"Los chicos del coro" ya es sinónimo de composición musical, pero algo que no deberíamos olvidar jamás es que tras todas esas melodías se escondieron unos personajes, una historia y una realización que no desentonaron en absoluto con la belleza de su música. Nunca me he sentido demasiado identificado con el cine francés, pero "Los chicos del coro" fue un título que me llegó, que me emocionó como pocos y que despertó en mí esos sentimientos que sólo despiertan las películas hechas desde el corazón.

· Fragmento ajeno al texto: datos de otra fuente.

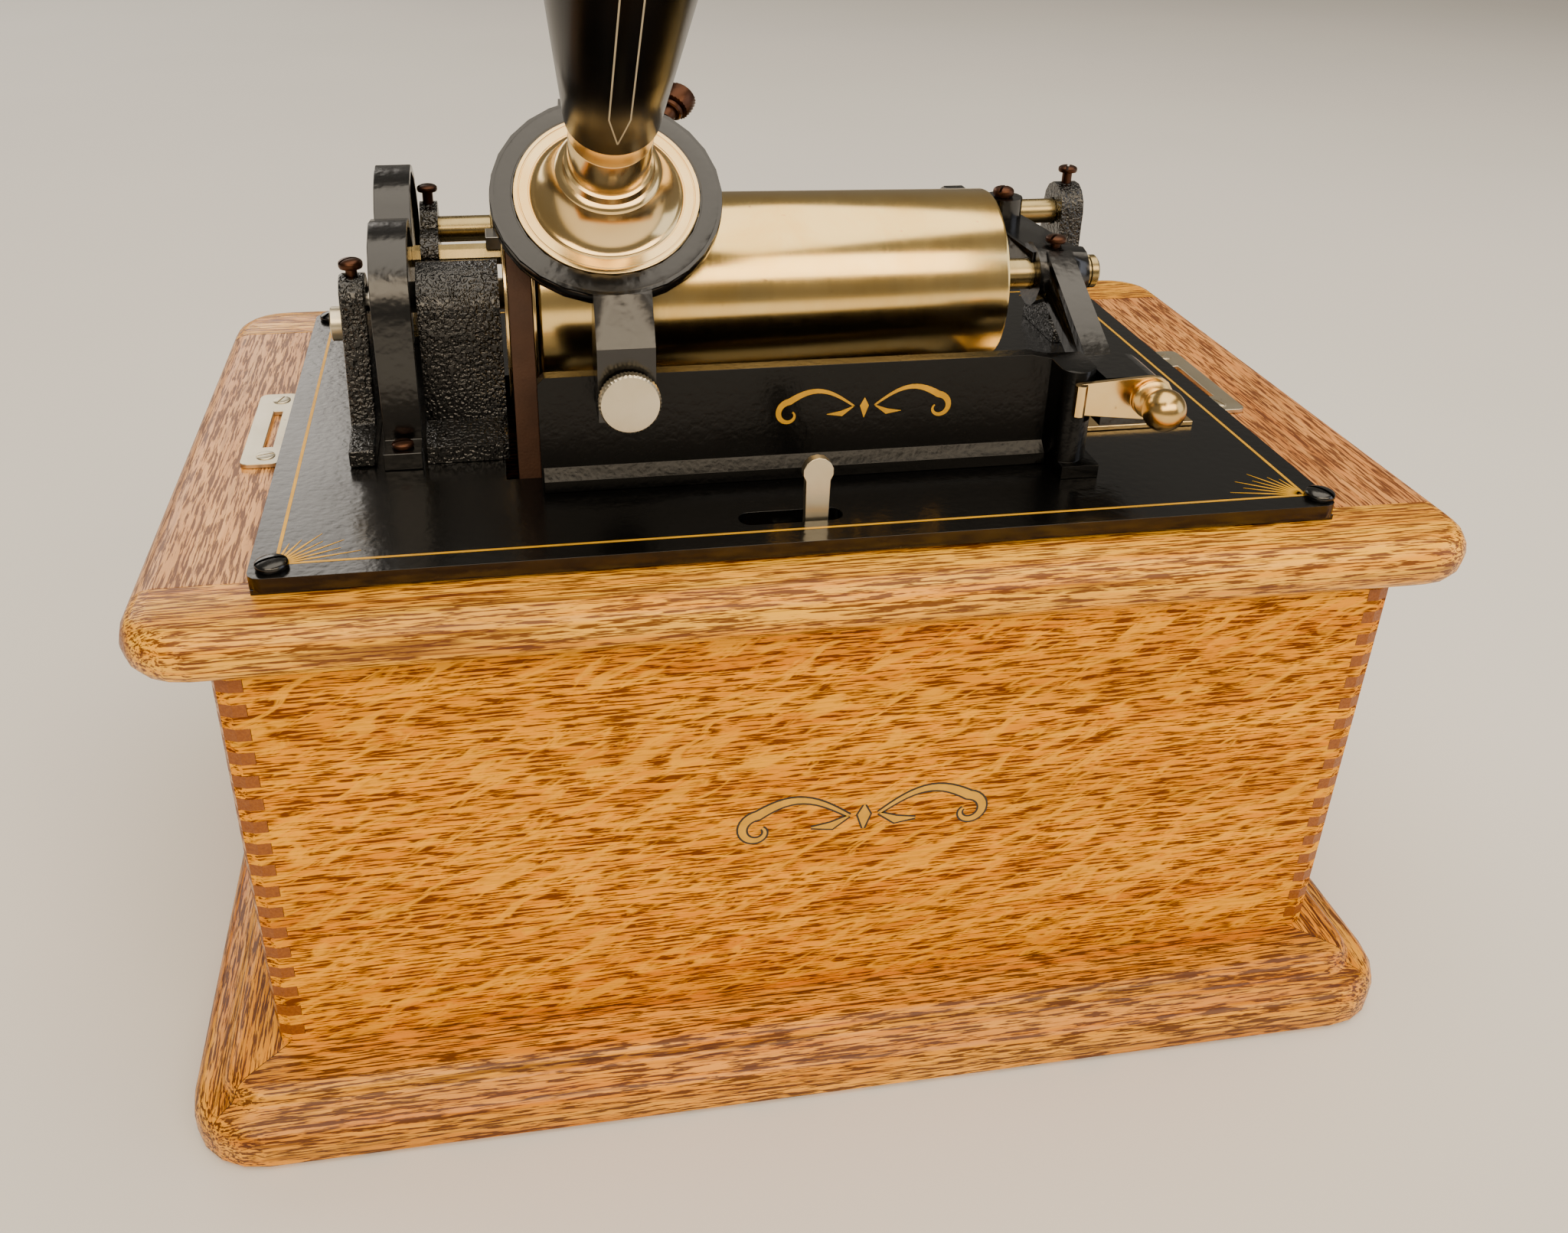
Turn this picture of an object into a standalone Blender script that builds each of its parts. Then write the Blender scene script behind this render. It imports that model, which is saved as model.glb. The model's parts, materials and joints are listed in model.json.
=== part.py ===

Puede que su guión no fuese especialmente novedoso, pues muchas han sido las cintas que nos acercaron a un grupo de jóvenes (conflictivos en mayor o menor grado) que gracias a un controvertido adulto encontraron el canal ideal para expresar su talento e inquietudes, reconstruyendo con ello una escala de valores que parecían tener perdida. Títulos como "El club de los poetas muertos", "Mentes peligrosas", "Cadena de favores" y, cómo no, "La cage aux rossignols" (la película de 1945 en la que se basó "Los chicos del coro") ya nos acercaron a estas historias. Sin embargo, la sensibilidad con la que aquí están tratados los personajes, el cuidado que Chritophe Barratier pone en cada uno de sus planos o la belleza de su guión han hecho que, cuatro años después de su estreno, este título francés ocupe un espacio que aún no había sido ocupado por ninguno de los anteriores.
Mucho más próxima a la magistral "Cinema Paradiso" que a la soporífera película de la Pfeiffer, "Los chicos del coro" se alza hoy como un bello conjunto donde la música, eso sí, cobró un papel protagonista.